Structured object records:
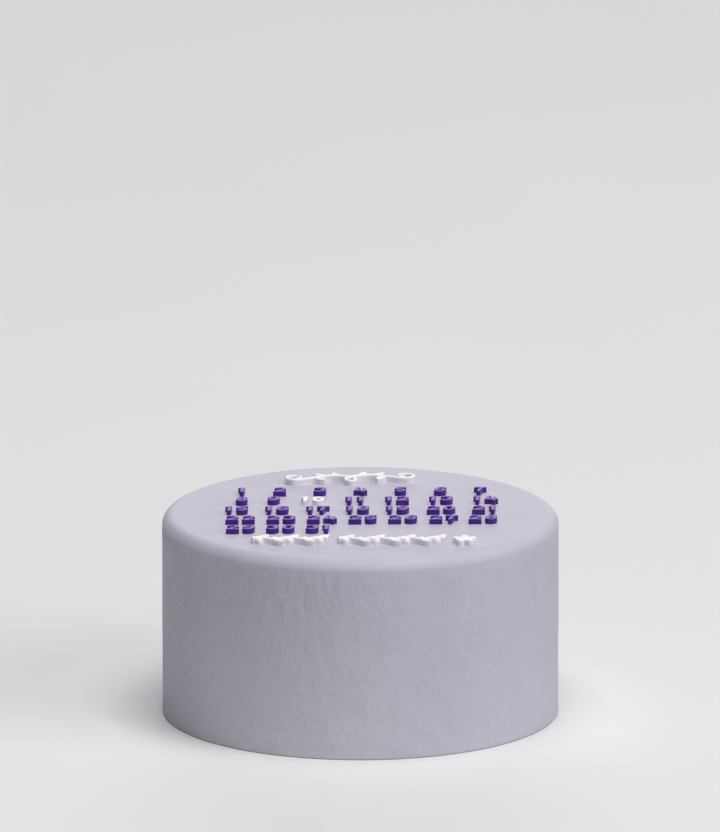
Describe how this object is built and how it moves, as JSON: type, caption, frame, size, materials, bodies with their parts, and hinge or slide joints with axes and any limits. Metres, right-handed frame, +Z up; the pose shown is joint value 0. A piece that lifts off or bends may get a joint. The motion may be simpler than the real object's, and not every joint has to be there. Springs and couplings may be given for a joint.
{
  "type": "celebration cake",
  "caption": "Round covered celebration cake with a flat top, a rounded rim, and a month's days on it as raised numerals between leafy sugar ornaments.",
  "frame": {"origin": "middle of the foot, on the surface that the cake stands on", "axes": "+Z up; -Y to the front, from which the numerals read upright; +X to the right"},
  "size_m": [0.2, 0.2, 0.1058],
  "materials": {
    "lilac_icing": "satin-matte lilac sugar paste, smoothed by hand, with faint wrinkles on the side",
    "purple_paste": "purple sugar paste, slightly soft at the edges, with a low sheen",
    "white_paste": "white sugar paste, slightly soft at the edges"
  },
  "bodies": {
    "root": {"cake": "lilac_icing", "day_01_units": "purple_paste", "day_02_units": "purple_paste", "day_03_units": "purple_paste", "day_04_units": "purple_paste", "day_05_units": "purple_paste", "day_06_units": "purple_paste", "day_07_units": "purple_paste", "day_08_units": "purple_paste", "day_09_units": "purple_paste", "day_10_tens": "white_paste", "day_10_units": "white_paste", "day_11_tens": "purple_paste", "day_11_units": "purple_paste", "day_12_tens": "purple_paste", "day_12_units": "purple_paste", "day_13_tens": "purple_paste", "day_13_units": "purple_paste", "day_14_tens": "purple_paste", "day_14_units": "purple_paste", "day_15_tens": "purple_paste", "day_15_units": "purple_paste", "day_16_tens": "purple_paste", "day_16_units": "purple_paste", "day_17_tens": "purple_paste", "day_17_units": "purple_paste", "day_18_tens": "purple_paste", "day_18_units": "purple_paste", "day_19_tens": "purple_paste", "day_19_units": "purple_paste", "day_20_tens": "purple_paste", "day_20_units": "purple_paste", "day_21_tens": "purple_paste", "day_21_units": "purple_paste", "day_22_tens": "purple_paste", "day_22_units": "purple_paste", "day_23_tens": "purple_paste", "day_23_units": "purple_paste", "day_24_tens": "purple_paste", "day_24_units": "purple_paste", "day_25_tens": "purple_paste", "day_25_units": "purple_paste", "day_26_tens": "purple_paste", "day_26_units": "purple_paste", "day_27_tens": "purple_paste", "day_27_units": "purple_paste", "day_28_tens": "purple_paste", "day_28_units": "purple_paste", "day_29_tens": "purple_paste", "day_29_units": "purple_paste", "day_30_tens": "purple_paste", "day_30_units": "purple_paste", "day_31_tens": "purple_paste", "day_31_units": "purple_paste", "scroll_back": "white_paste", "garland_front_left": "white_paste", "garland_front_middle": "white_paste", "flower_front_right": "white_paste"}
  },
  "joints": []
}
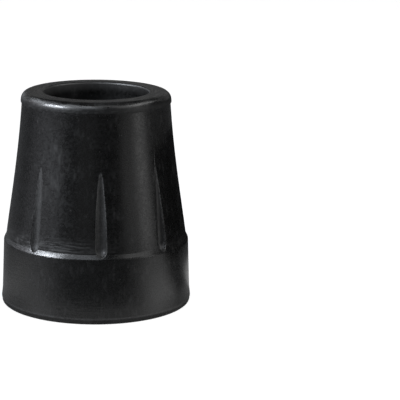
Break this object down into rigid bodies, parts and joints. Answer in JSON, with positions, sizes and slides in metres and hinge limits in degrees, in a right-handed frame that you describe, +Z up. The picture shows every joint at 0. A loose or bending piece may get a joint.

**Problem details**:
Set all of the records down again, exactly as they stand.

**The completed task**:
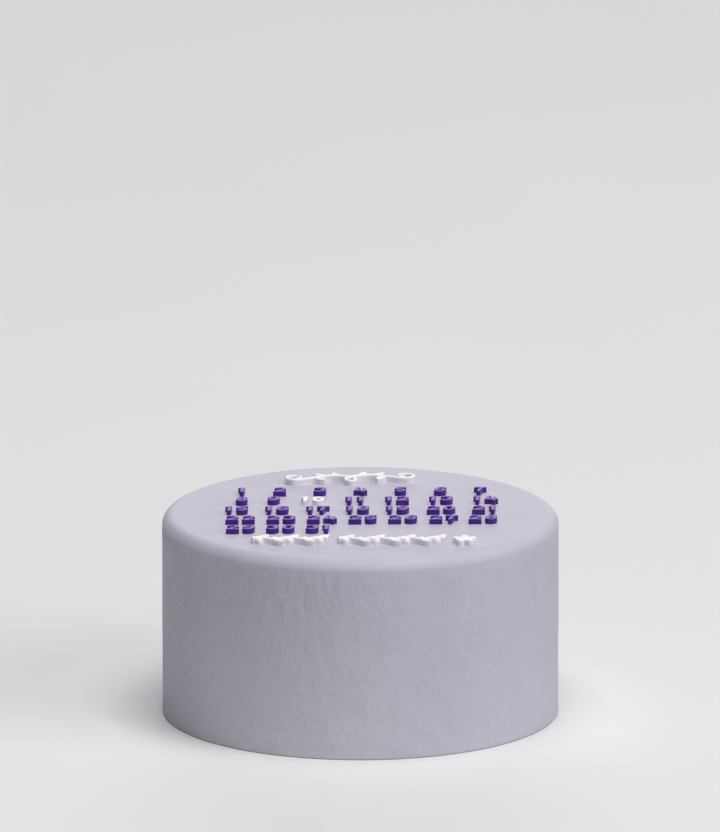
Describe how this object is built and how it moves, as JSON: type, caption, frame, size, materials, bodies with their parts, and hinge or slide joints with axes and any limits. Metres, right-handed frame, +Z up; the pose shown is joint value 0. A piece that lifts off or bends may get a joint. The motion may be simpler than the real object's, and not every joint has to be there. Springs and couplings may be given for a joint.
{
  "type": "celebration cake",
  "caption": "Round covered celebration cake with a flat top, a rounded rim, and a month's days on it as raised numerals between leafy sugar ornaments.",
  "frame": {"origin": "middle of the foot, on the surface that the cake stands on", "axes": "+Z up; -Y to the front, from which the numerals read upright; +X to the right"},
  "size_m": [0.2, 0.2, 0.1058],
  "materials": {
    "lilac_icing": "satin-matte lilac sugar paste, smoothed by hand, with faint wrinkles on the side",
    "purple_paste": "purple sugar paste, slightly soft at the edges, with a low sheen",
    "white_paste": "white sugar paste, slightly soft at the edges"
  },
  "bodies": {
    "root": {"cake": "lilac_icing", "day_01_units": "purple_paste", "day_02_units": "purple_paste", "day_03_units": "purple_paste", "day_04_units": "purple_paste", "day_05_units": "purple_paste", "day_06_units": "purple_paste", "day_07_units": "purple_paste", "day_08_units": "purple_paste", "day_09_units": "purple_paste", "day_10_tens": "white_paste", "day_10_units": "white_paste", "day_11_tens": "purple_paste", "day_11_units": "purple_paste", "day_12_tens": "purple_paste", "day_12_units": "purple_paste", "day_13_tens": "purple_paste", "day_13_units": "purple_paste", "day_14_tens": "purple_paste", "day_14_units": "purple_paste", "day_15_tens": "purple_paste", "day_15_units": "purple_paste", "day_16_tens": "purple_paste", "day_16_units": "purple_paste", "day_17_tens": "purple_paste", "day_17_units": "purple_paste", "day_18_tens": "purple_paste", "day_18_units": "purple_paste", "day_19_tens": "purple_paste", "day_19_units": "purple_paste", "day_20_tens": "purple_paste", "day_20_units": "purple_paste", "day_21_tens": "purple_paste", "day_21_units": "purple_paste", "day_22_tens": "purple_paste", "day_22_units": "purple_paste", "day_23_tens": "purple_paste", "day_23_units": "purple_paste", "day_24_tens": "purple_paste", "day_24_units": "purple_paste", "day_25_tens": "purple_paste", "day_25_units": "purple_paste", "day_26_tens": "purple_paste", "day_26_units": "purple_paste", "day_27_tens": "purple_paste", "day_27_units": "purple_paste", "day_28_tens": "purple_paste", "day_28_units": "purple_paste", "day_29_tens": "purple_paste", "day_29_units": "purple_paste", "day_30_tens": "purple_paste", "day_30_units": "purple_paste", "day_31_tens": "purple_paste", "day_31_units": "purple_paste", "scroll_back": "white_paste", "garland_front_left": "white_paste", "garland_front_middle": "white_paste", "flower_front_right": "white_paste"}
  },
  "joints": []
}
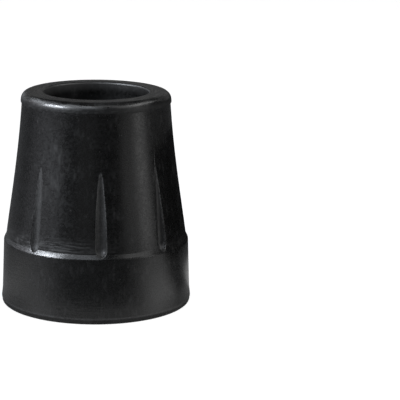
Break this object down into rigid bodies, parts and joints. Answer in JSON, with positions, sizes and slides in metres and hinge limits in degrees, in a right-handed frame that you describe, +Z up. The picture shows every joint at 0. A loose or bending piece may get a joint.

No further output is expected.